INFORMATION SHOWN:
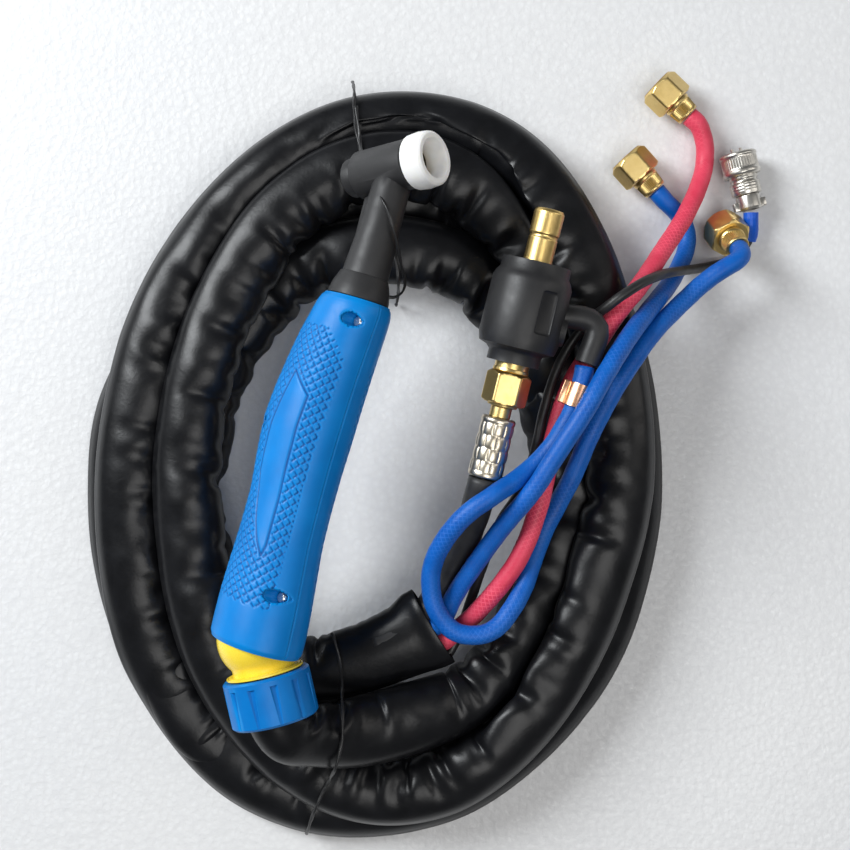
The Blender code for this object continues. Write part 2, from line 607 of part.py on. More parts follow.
# ---- hoses and cables ------------------------------------------------------
POWER_ROUTE = [(95.6, 67.4, 58.0), (94.2, 61.6, 57.1), (92.2, 53.5, 53.4), (89.2, 44.0, 47.2), (83.8, 29.7, 39.6), (74.8, 12.0, 34.0)]
RETURN_ROUTE = [(138.2, 114.5, 62), (136.9, 107.7, 62), (135.3, 101.3, 61.5), (131.2, 91.5, 60.3), (123.2, 78.7, 58.6),
                (111.9, 68.1, 60.5), (99.2, 59.9, 67.6), (87.8, 51.8, 67.2), (79.0, 41.3, 62.5), (73.5, 29.7, 57),
                (72.7, 18.2, 54), (75.7, 8.1, 53), (82.7, 0.2, 52), (91.8, -1.7, 51.8), (100.5, 1.1, 51.5),
                (107.6, 9.1, 50.0), (113.4, 19.2, 47.0), (117.4, 30.0, 44.3), (122.6, 43.2, 43.0), (128.6, 55.2, 44.5),
                (134.6, 67.6, 48.3), (141.9, 85.0, 49.4), (151.5, 103.3, 49.6), (160.0, 116.5, 48.4), (170.3, 130.0, 43.0),
                (183.2, 142.4, 33.6), (194.6, 152.8, 31.6), (203.0, 158.9, 32.8), (209.0, 162.4, 31.9), (212.4, 165.8, 28.6), (212.4, 169.5, 23.4)]
INLET_ROUTE = [(77.2, 2.4, 41.4), (83.2, 15.1, 46), (90.5, 27.0, 51), (103.1, 45.3, 58), (115.8, 61.5, 65.2),
               (125.6, 77.2, 69), (137.2, 95.3, 71.0), (146.2, 110.7, 67.6), (157.2, 126.7, 57.5), (169.2, 140.5, 41.5),
               (180.3, 152.4, 23.5), (188.7, 164.5, 10), (192.4, 174.2, 5.6), (191.2, 182.6, 5.6), (186.4, 188.8, 8.2),
               (181.1, 193.3, 10.2), (177.1, 197.8, 10.4)]
GAS_ROUTE = [(78.1, -7.0, 35.2), (84.7, -1.0, 38), (92.1, 6.1, 41.5), (103.7, 20.5, 48), (112.6, 35.2, 51),
             (119.5, 54.8, 52), (124.0, 74.2, 50), (127.1, 87.2, 48.8), (130.2, 98.1, 48.8), (135.8, 111.2, 48.8),
             (145.0, 125.1, 48.8), (154.2, 138.7, 48), (164.6, 150.9, 43), (176.3, 166.9, 31), (188.3, 183.9, 19.5),
             (196.7, 199.6, 10.5), (200.2, 211.0, 7.0), (199.9, 220.6, 8.2), (196.9, 228.1, 10.2), (192.4, 232.5, 10.4)]
CONTROL_ROUTE = [(78.6, -15.1, 30.5), (84.5, -6.1, 30.4), (89.8, 9.0, 33), (96.1, 29.1, 42), (102.9, 47.0, 46.6),
                 (112.0, 61.0, 46.6), (117.7, 76.3, 46.6), (122.1, 96.0, 46.6), (127.3, 112.6, 46.6), (133.4, 124.3, 46.6),
                 (140.9, 134.1, 50), (148.9, 140.6, 55.5), (156.4, 146.1, 57), (165.7, 151.7, 52.5), (175.4, 155.9, 41.8),
                 (185.2, 158.8, 27.8), (195.3, 161.5, 12.4), (204.3, 163.8, 4), (212.1, 166.3, 2.6), (218.4, 171.4, 3.0),
                 (221.8, 177.6, 5.4), (221.4, 184.2, 8.6), (221.3, 188.0, 9.3)]

tube("power_cable", POWER_ROUTE, POWER_R, BLACK_CABLE, step=9.0, trim=(1.0, 3.2))
tube("return_hose", RETURN_ROUTE, HOSE_R, BLUE_HOSE, step=11.0, trim=(0.4, 2.2))
tube("inlet_hose", INLET_ROUTE, INLET_R, BLUE_HOSE, step=11.0, trim=(2.0, 1.0))
tube("gas_hose", GAS_ROUTE, HOSE_R, RED_HOSE, step=11.0, trim=(1.0, 1.0))
tube("control_cable", CONTROL_ROUTE, CONTROL_R, BLACK_CABLE, step=5.0, res=2)

# crimp band on the return hose, with its ear
clamp_dir = math.degrees(math.atan2(103.0 - 96.0, 136.0 - 133.4)) - 90
CLAMP = frame("clamp_frame", 135.3, 101.6, 61.5, 0, 0, clamp_dir)
turned("return_clamp", [(HOSE_R + 0.9, 5.0), (HOSE_R + 1.7, 5.0), (HOSE_R + 1.7, -5.0), (HOSE_R + 0.9, -5.0)],
       COPPER, CLAMP, steps=20)
ear = block("join_clamp_ear", (2.6, 10.0, 3.0), None, CLAMP, (-HOSE_R - 2.3, 0, 1.0), bevel=0.5, cutter=True)
cut(bpy.data.objects["return_clamp"], ear, op="UNION")

# threaded ends: knurled ferrule and swivelling hex nut; local +Y points out
for label, fr in (("gas", GAS_END), ("inlet", INLET_END), ("return", RETURN_END)):
    turned(label + "_ferrule", [(0, 16.0), (4.0, 16.0), (4.0, 8.3), (5.6, 8.0), (5.6, 1.2), (5.2, 0.5), (0, 0.5)],
           BRASS, fr, steps=20)
    hexnut = prism(label + "_nut", 6, 9.9, 12.6, BRASS, fr, (0, 14.8, 0), twist=12.0)
    inner = turned("cut_" + label + "_nut", [(0, 30), (6.6, 30), (6.6, 17.0), (4.4, 17.0), (4.4, 0), (0, 0)],
                   None, fr, steps=20, cutter=True)
    cut(hexnut, inner)

# ---- control plug ----------------------------------------------------------
# local +Y of the plug frame points to the plug face
control_line = even(catmull(CONTROL_ROUTE), 0.5)
shrink_line = control_line[-27:]
shrink = tube_mesh("heat_shrink", even(shrink_line, 2.4), 3.5, None, cutter=False, n=16, mat=SHRINK)
over = even(control_line[-34:] + [control_line[-1] + (control_line[-1] - control_line[-6])], 2.4)
shrink_bore = tube_mesh("cut_shrink_bore", over, 2.55, None, n=12)
cut(shrink, shrink_bore)
turned("cable_clamp", [(3.9, 7.0), (5.4, 7.0), (5.6, 6.0), (5.6, 1.2), (5.0, 0.2), (3.9, 0.2)], NICKEL, PLUG, steps=20)
ears = block("join_clamp_ears", (15.0, 4.0, 4.0), None, PLUG, (0, 2.6, 0), bevel=0.5, cutter=True)
ear_bore = prism("cut_clamp_bore", 16, 3.9, 12, None, PLUG, (0, 2.0, 0), cutter=True)
cut(bpy.data.objects["cable_clamp"], ears, op="UNION")
cut(bpy.data.objects["cable_clamp"], ear_bore)
turned("plug_shell", [(5.6, 26.5), (6.2, 26.5), (6.2, 9.0), (6.6, 8.8), (6.6, 7.3), (3.4, 7.3), (3.4, 9.4), (5.6, 10.0)],
       NICKEL, PLUG, steps=24)
turned("plug_ring", [(6.6, 27.0), (7.6, 27.0), (8.7, 26.0), (8.7, 17.0), (7.9, 16.2), (6.6, 16.2)], NICKEL, PLUG, steps=32)
turned("plug_insert", [(0, 25.4), (5.3, 25.4), (5.3, 12.0), (0, 12.0)], BLACK_CABLE, PLUG, steps=20)
for k, x in enumerate((-2.0, 2.0)):
    prism("plug_pin_%d" % (k + 1), 10, 0.7, 6.0, BRASS, PLUG, (x, 26.3, 0))
    pin_hole = prism("cut_pin_hole_%d" % k, 10, 1.0, 8.0, None, PLUG, (x, 26.4, 0), cutter=True)
    cut(bpy.data.objects["plug_insert"], pin_hole)

for ob in PARTS.objects:
    if ob.type == "MESH" and ob.name not in ("handle_shell_front", "handle_shell_back"):
        smooth(ob)
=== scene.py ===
"""TIG torch: what the camera sees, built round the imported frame."""
import bpy
import bmesh
import json
import math
import numpy as np
from mathutils import Vector, Matrix, noise
from mathutils.kdtree import KDTree

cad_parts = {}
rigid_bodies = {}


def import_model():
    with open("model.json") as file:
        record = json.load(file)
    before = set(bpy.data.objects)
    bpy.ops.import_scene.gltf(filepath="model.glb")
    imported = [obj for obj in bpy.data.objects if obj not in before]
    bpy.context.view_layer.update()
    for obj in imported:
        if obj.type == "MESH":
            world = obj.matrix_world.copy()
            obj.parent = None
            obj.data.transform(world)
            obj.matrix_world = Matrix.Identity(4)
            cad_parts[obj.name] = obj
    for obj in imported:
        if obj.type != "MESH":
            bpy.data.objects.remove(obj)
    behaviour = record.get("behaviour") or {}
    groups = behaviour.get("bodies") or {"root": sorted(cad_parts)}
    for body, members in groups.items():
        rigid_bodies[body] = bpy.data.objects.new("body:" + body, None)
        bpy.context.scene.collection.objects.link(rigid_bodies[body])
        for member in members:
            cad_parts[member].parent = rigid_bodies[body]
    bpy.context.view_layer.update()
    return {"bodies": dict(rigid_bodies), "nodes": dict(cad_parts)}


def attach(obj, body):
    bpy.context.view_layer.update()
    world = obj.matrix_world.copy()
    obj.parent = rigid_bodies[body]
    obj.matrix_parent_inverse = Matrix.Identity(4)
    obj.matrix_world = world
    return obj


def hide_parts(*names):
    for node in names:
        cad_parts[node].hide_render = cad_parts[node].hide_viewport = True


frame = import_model()
N = frame["nodes"]
MM = 0.001

# ---------------------------------------------------------------- camera, floor, light
cam_data = bpy.data.cameras.new("camera")
cam_data.lens = 58.5
cam_data.sensor_width = 36.0
cam = bpy.data.objects.new("camera", cam_data)
cam.location = (0.0701, 0.0894, 0.650)
bpy.context.scene.collection.objects.link(cam)
bpy.context.scene.camera = cam


def grid_mesh(name, verts, faces, uvs=None, smooth=True):
    me = bpy.data.meshes.new(name)
    me.from_pydata([tuple(v) for v in verts], [], faces)
    if uvs is not None:
        layer = me.uv_layers.new(name="UVMap")
        loops = np.zeros(len(me.loops), np.int64)
        me.loops.foreach_get("vertex_index", loops)
        if len(uvs) == len(verts):
            layer.data.foreach_set("uv", np.asarray(uvs, float)[loops].ravel())
        else:
            layer.data.foreach_set("uv", np.asarray(uvs, float).ravel())
    me.update()
    if smooth:
        me.polygons.foreach_set("use_smooth", [True] * len(me.polygons))
    return me


def show(name, me, mat=None):
    ob = bpy.data.objects.new(name, me)
    bpy.context.scene.collection.objects.link(ob)
    if mat is not None:
        if len(ob.data.materials):
            ob.data.materials[0] = mat
        else:
            ob.data.materials.append(mat)
    return ob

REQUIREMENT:
Everything from the line that contains "BLACK_CABLE, PLUG, steps=20)" to the line that contains "record = json.load(file)" must be transcribed exactly, both end lines included.

EXPECTED ANSWER:
turned("plug_insert", [(0, 25.4), (5.3, 25.4), (5.3, 12.0), (0, 12.0)], BLACK_CABLE, PLUG, steps=20)
for k, x in enumerate((-2.0, 2.0)):
    prism("plug_pin_%d" % (k + 1), 10, 0.7, 6.0, BRASS, PLUG, (x, 26.3, 0))
    pin_hole = prism("cut_pin_hole_%d" % k, 10, 1.0, 8.0, None, PLUG, (x, 26.4, 0), cutter=True)
    cut(bpy.data.objects["plug_insert"], pin_hole)

for ob in PARTS.objects:
    if ob.type == "MESH" and ob.name not in ("handle_shell_front", "handle_shell_back"):
        smooth(ob)
=== scene.py ===
"""TIG torch: what the camera sees, built round the imported frame."""
import bpy
import bmesh
import json
import math
import numpy as np
from mathutils import Vector, Matrix, noise
from mathutils.kdtree import KDTree

cad_parts = {}
rigid_bodies = {}


def import_model():
    with open("model.json") as file:
        record = json.load(file)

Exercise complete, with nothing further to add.